## EXTRACTED DATA

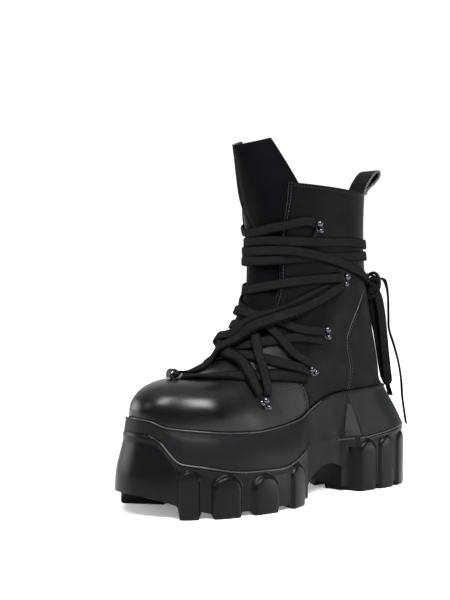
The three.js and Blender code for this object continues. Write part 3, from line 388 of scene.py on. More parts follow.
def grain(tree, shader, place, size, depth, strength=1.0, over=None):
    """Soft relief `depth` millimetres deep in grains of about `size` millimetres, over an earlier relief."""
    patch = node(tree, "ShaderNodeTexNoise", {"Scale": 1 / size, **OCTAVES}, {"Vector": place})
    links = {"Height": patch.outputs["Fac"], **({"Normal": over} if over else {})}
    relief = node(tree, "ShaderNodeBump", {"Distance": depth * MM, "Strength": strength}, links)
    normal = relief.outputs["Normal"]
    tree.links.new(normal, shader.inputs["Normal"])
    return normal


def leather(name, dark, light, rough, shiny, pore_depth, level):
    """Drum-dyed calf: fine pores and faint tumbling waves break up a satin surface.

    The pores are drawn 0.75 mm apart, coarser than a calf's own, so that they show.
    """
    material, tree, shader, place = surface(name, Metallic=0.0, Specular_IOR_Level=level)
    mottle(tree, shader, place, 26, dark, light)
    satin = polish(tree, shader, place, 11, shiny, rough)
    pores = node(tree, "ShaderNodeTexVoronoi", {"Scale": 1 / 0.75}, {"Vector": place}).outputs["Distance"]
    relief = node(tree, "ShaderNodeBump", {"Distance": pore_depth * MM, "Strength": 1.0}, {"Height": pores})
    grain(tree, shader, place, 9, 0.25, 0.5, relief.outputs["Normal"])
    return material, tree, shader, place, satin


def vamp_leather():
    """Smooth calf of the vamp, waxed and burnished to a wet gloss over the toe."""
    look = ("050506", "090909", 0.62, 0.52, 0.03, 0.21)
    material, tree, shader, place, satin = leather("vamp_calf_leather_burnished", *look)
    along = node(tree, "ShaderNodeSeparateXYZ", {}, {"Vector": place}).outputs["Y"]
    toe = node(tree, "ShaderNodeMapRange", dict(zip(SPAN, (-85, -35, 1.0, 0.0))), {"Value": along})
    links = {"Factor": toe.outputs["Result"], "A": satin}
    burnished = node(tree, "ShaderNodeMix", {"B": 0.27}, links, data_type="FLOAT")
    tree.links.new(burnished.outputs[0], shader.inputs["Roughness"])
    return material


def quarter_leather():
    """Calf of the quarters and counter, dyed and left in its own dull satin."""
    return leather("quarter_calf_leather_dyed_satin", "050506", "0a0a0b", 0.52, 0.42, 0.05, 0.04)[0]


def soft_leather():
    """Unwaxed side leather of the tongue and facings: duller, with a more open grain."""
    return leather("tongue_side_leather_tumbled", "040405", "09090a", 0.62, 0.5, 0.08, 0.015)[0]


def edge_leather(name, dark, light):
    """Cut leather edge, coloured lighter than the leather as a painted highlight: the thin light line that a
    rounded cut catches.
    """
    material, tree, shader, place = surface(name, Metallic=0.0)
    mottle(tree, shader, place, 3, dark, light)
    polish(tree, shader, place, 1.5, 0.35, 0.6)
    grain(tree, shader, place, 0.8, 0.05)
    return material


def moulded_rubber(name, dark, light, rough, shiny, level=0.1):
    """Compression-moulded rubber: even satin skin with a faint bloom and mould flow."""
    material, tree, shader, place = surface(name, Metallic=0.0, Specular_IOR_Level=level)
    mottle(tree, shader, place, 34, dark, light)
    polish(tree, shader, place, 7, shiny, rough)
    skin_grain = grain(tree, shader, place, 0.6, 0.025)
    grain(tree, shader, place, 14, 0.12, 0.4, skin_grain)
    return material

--

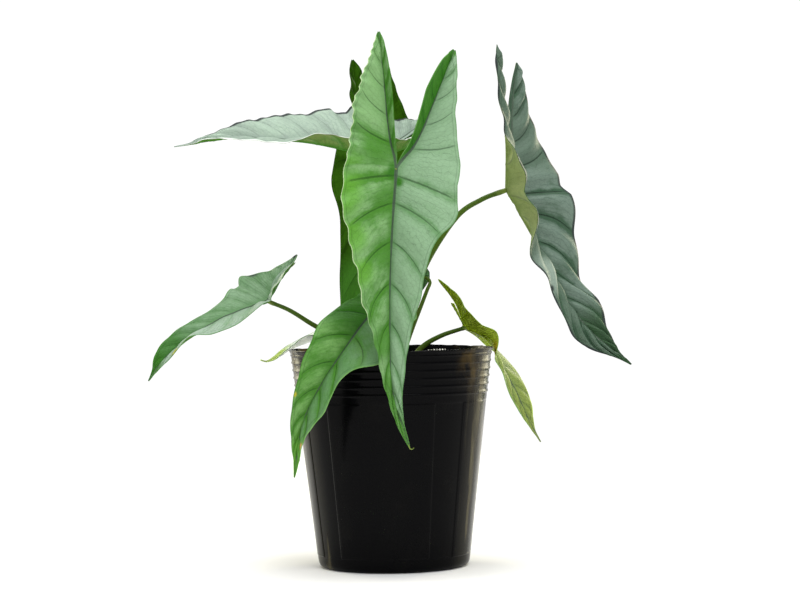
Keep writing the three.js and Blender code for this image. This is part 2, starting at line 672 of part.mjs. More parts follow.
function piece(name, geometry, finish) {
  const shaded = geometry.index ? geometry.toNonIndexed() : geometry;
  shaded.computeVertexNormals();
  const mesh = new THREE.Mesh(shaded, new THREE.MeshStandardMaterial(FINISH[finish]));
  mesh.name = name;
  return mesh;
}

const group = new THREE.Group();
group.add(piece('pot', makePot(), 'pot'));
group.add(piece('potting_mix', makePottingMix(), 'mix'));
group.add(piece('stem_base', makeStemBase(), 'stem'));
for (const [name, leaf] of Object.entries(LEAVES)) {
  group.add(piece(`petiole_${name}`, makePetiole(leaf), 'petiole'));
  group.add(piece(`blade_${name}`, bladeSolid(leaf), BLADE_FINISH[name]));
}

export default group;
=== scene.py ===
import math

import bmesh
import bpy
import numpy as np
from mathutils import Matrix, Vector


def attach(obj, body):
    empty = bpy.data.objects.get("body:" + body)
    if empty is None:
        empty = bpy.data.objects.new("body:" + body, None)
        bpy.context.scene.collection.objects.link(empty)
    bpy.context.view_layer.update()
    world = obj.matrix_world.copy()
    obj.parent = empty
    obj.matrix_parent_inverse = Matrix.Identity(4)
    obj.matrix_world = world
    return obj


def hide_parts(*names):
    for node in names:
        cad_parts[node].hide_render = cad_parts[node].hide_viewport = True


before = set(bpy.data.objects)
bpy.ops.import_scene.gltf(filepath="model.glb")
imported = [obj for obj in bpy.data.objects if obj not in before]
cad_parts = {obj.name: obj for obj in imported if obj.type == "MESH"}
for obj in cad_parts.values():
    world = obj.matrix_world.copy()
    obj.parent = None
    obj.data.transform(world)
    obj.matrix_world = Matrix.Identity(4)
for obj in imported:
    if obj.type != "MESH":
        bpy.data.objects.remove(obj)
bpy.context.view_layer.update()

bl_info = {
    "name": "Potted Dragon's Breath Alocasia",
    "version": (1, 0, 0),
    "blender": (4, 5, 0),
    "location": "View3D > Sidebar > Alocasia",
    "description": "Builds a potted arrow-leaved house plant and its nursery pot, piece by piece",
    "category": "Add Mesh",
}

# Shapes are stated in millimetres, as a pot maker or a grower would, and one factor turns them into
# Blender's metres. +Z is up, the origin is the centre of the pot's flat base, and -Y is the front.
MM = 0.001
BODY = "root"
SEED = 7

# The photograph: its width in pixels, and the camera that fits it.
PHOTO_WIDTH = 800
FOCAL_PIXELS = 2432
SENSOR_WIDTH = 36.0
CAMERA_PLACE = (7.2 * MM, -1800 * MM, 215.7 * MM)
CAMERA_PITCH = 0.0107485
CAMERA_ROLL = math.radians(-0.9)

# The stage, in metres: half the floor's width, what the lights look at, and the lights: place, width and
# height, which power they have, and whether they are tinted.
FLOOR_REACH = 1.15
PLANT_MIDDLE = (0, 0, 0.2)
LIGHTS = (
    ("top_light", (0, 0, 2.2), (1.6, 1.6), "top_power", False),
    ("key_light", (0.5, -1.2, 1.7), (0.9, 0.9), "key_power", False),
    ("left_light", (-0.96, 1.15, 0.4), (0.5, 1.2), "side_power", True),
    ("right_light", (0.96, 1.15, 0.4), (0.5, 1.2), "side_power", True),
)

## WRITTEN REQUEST
Copy out precisely the lines that begin at the line containing "The three.js and Blender code for this object" and end at the line containing "return material, tree, shader, place, satin", including both; write nothing else.

## FULL OUTPUT
The three.js and Blender code for this object continues. Write part 3, from line 388 of scene.py on. More parts follow.
def grain(tree, shader, place, size, depth, strength=1.0, over=None):
    """Soft relief `depth` millimetres deep in grains of about `size` millimetres, over an earlier relief."""
    patch = node(tree, "ShaderNodeTexNoise", {"Scale": 1 / size, **OCTAVES}, {"Vector": place})
    links = {"Height": patch.outputs["Fac"], **({"Normal": over} if over else {})}
    relief = node(tree, "ShaderNodeBump", {"Distance": depth * MM, "Strength": strength}, links)
    normal = relief.outputs["Normal"]
    tree.links.new(normal, shader.inputs["Normal"])
    return normal


def leather(name, dark, light, rough, shiny, pore_depth, level):
    """Drum-dyed calf: fine pores and faint tumbling waves break up a satin surface.

    The pores are drawn 0.75 mm apart, coarser than a calf's own, so that they show.
    """
    material, tree, shader, place = surface(name, Metallic=0.0, Specular_IOR_Level=level)
    mottle(tree, shader, place, 26, dark, light)
    satin = polish(tree, shader, place, 11, shiny, rough)
    pores = node(tree, "ShaderNodeTexVoronoi", {"Scale": 1 / 0.75}, {"Vector": place}).outputs["Distance"]
    relief = node(tree, "ShaderNodeBump", {"Distance": pore_depth * MM, "Strength": 1.0}, {"Height": pores})
    grain(tree, shader, place, 9, 0.25, 0.5, relief.outputs["Normal"])
    return material, tree, shader, place, satin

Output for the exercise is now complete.